The January 19 order partially granting the City's first amended motion to dismiss for lack of subject matter jurisdiction contains several findings: (1) SignAd lacks standing to bring its counterclaim for declaratory judgment that the ordinance is an unconstitutional and unenforceable content-based restriction on speech ("Claim") on the grounds that SignAd lacks redressability due to §144.052(A)(1) of the ordinance; (2) SignAd's subject billboards exceed the size limitations for commercial signs under §144.052(A)(1) of the ordinance; and (3) SignAd cannot maintain its billboards under §144.052(A)(1) of the ordinance even if SignAd achieved a total victory in this case. The trial court granted the City's first amended motion to dismiss for lack of subject matter jurisdiction and ordered the Claim be dismissed with prejudice. In a January 19 letter, the trial court stated, "In view of this jurisdictional ruling, I am withdrawing any other rulings and refraining from entering orders on any other motions." SignAd filed a motion for new trial, which was overruled by operation of law.
This Court need not determine whether the January 19 order constitutes a final judgment, as the notice of appeal is untimely either as an accelerated appeal or an ordinary appeal. If the order is an appealable interlocutory order, the notice of appeal was due to be filed within twenty days after the judgment or order was signed, i.e., February 8. See Tex. R. App. P. 26.1(b) ("in an accelerated appeal, the notice of appeal must be filed within 20 days after the judgment or order is signed"). SignAd's motion for new trial did not extend the time to perfect an accelerated appeal. See Tex. R. App. P. 28.1(b). SignAd's notice of appeal was filed on April 13, long after the time expired for perfecting an accelerated appeal.
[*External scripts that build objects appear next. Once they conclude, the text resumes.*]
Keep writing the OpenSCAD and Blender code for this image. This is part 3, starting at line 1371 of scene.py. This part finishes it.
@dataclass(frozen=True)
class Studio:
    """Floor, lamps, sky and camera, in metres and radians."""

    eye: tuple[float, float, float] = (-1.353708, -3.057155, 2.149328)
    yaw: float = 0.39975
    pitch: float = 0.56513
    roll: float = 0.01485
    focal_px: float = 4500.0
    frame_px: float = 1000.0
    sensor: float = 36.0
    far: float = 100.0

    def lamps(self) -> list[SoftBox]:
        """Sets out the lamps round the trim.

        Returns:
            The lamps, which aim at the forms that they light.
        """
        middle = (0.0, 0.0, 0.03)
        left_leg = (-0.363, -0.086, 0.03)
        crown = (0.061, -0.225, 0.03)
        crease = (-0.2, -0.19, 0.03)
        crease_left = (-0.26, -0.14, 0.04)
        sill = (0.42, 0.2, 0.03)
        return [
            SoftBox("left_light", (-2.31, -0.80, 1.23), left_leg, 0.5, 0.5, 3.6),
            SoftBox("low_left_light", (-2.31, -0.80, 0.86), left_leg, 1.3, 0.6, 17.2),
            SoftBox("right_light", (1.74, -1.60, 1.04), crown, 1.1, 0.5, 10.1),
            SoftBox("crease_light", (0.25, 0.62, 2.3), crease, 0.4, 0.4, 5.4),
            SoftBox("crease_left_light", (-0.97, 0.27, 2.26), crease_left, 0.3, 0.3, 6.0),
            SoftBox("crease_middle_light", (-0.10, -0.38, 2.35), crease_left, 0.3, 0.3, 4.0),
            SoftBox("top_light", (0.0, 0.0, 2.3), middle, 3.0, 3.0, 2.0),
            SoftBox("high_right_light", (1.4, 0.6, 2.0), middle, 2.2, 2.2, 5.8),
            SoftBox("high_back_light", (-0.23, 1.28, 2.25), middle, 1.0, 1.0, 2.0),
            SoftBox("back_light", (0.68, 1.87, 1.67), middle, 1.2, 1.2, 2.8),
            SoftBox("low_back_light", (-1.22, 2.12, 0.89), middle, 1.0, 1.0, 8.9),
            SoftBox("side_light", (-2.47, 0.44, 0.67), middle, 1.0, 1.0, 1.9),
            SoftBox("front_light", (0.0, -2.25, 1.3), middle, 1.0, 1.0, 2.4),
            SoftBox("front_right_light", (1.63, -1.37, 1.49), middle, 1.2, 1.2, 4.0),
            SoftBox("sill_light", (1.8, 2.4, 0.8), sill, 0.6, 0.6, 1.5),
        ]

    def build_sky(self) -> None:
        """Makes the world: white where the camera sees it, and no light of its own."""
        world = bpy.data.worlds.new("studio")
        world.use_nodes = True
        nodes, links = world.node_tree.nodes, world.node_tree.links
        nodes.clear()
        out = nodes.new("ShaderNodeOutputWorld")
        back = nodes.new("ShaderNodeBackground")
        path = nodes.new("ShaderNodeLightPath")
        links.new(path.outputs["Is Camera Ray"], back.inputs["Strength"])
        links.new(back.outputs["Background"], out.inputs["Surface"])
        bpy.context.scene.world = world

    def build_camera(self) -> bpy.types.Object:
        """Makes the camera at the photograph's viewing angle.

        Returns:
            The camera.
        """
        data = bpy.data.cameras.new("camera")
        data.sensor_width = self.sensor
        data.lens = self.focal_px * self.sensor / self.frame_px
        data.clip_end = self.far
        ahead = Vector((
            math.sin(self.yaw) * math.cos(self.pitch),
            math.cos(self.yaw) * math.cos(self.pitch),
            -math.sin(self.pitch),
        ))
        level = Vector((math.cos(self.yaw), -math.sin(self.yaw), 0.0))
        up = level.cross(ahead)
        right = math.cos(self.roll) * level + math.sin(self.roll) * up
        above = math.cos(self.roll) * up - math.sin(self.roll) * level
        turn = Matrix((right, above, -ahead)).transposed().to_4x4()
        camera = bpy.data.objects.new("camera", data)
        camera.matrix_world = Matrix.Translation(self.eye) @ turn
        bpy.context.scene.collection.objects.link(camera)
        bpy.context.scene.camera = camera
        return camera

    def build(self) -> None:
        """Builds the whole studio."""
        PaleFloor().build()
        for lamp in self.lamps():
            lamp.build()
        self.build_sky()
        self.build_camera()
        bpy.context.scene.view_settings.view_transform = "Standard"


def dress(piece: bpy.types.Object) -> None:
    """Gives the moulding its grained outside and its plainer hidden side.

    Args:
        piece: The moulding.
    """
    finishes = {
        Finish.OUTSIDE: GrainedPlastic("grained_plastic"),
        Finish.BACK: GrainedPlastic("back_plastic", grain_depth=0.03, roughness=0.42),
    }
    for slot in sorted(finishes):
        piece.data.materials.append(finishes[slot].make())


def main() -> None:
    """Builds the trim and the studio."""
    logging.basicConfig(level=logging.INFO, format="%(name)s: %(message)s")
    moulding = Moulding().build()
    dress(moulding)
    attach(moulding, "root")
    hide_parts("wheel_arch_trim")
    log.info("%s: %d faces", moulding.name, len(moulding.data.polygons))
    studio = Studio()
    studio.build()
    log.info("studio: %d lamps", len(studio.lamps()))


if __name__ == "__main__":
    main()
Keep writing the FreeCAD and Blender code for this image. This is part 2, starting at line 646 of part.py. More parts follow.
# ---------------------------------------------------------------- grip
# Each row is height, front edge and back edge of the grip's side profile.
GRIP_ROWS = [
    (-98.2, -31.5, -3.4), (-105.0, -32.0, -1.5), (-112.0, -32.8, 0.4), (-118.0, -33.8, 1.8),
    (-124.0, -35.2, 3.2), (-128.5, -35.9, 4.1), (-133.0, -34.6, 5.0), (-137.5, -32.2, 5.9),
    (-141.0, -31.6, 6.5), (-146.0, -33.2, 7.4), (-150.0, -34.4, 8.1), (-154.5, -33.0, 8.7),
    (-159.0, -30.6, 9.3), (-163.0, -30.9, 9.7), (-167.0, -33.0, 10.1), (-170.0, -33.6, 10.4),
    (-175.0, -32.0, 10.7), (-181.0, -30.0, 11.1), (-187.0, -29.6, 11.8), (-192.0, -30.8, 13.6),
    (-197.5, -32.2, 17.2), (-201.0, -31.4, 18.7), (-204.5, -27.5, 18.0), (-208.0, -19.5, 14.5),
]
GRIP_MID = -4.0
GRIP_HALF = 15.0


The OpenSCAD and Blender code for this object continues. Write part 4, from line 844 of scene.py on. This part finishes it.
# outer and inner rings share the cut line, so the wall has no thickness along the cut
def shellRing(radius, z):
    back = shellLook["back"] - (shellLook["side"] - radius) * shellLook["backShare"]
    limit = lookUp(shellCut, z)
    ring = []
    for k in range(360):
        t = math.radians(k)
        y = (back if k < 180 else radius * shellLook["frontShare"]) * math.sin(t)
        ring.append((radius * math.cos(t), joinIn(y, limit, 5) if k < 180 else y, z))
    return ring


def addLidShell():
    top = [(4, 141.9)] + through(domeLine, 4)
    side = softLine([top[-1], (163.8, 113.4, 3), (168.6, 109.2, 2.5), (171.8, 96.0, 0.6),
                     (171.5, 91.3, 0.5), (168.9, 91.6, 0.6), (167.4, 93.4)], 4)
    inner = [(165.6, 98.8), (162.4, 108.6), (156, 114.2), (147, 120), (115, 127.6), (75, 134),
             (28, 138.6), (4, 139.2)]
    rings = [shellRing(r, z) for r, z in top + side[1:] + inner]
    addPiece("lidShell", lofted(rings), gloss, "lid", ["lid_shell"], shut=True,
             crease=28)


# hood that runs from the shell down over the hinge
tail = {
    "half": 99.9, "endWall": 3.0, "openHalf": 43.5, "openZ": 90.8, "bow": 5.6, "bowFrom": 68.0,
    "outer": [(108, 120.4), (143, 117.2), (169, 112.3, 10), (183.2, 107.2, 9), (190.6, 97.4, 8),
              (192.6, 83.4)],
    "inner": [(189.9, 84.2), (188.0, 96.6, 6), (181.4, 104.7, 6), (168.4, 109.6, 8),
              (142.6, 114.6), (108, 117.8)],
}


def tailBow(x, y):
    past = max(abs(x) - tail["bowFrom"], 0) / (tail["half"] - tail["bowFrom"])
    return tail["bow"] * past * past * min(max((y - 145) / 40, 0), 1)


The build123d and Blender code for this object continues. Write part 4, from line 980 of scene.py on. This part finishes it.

But even if not interlocutory, the notice of appeal is still untimely. A notice of appeal must be filed within thirty days after the judgment is signed or within ninety days after the judgment is signed if any party timely files a motion for new trial. Tex.R.App.P. 26.1. A motion to extend the time for filing a notice of appeal must be filed within fifteen days after the deadline for filing the notice of appeal. Tex.R.App.P. 26.3.
Any motion for new trial was due to be filed by February 18. See Tex. R. Civ. P. 329b(a) (motion for new trial shall be filed prior to or within thirty days after judgment or other order is signed). SignAd filed its motion for new trial on February 22. On April 14, the Clerk of this Court notified SignAd that the information received failed to show the jurisdiction of the Court, i.e., there was no notice of appeal filed within the time allowed by the rules of appellate procedure and no timely motion for an extension of time to file the notice of appeal. See Tex. R. App. P. 26.1, 26.3. We informed SignAd that the appeal would be dismissed unless the information was amended on or before April 26 to show this Court's jurisdiction. In response, SignAd's counsel states that he filed a motion for new trial on February 17, extending the appellate deadline to ninety days, and filed an amended notice of appeal on April 15 to challenge the denial, by operation of law, of SignAd's motion for new trial.
The certificate of service attached to the motion for new trial reflects that it was served on February 16; however, the motion is file marked February 22. SignAd offers no evidence demonstrating that the motion was filed earlier. Thus, the motion was late and did not extend the time for filing the notice of appeal. See Hartley v. Esquire Deposition, No. 01-17-00508-CV, 2018 WL 1720670, at *1 (Tex. App.-Houston [1st Dist.] Apr. 10, 2018, no pet.) (mem. op.) (per curiam) (dismissing appeal for want of jurisdiction because motion to reconsider was filed thirty-five days after judgment was signed); see also Gilani v. Kaempfe, 331 S.W.3d 879 (Tex. App.-Dallas 2011, no pet.) (dismissing appeal for want of jurisdiction because motion for new trial filed one day late failed to extend appellate timetable). And an "order overruling an untimely new trial motion cannot be the basis of appellate review, even if the trial court acts within its plenary power period." Moritz v. Preiss, 121 S.W.3d 715, 720 (Tex. 2003); see Williams v. Finn, No. 01-17-00476-CV, 2018 WL 5071196, at *3 (Tex. App.-Houston [1st Dist.] Oct. 18, 2018, pet. denied) (mem. op. on reh'g) (because agreement was not presented timely as a motion for new trial, purported motion was not overruled by operation of law or otherwise). Because SignAd's motion for new trial was untimely, its April 13 notice of appeal was likewise untimely as to the orders complained of, and its amended notice of appeal does not create jurisdiction over the denial by operation of law of an untimely filed motion for new trial.
We are aware that much of Texas was experiencing hazardous weather during this time period. However, SignAd's motion for new trial was electronically filed. There is nothing in the record to indicate that electronic filing was unavailable or that, if sent on February 16, would not be filed until February 22.
Accordingly, for the reasons discussed above, we dismiss the appeal for want of jurisdiction. All pending motions are overruled as moot.
JUDGMENT
THIS CAUSE came on to be heard on the appellate record, and the same being considered, it is the opinion of this Court that it is without jurisdiction of the appeal, and that the appeal should be dismissed.
It is therefore ORDERED, ADJUDGED and DECREED by this Court that this appeal be, and the same is, hereby dismissed for want of jurisdiction; and that this decision be certified to the court below for observance.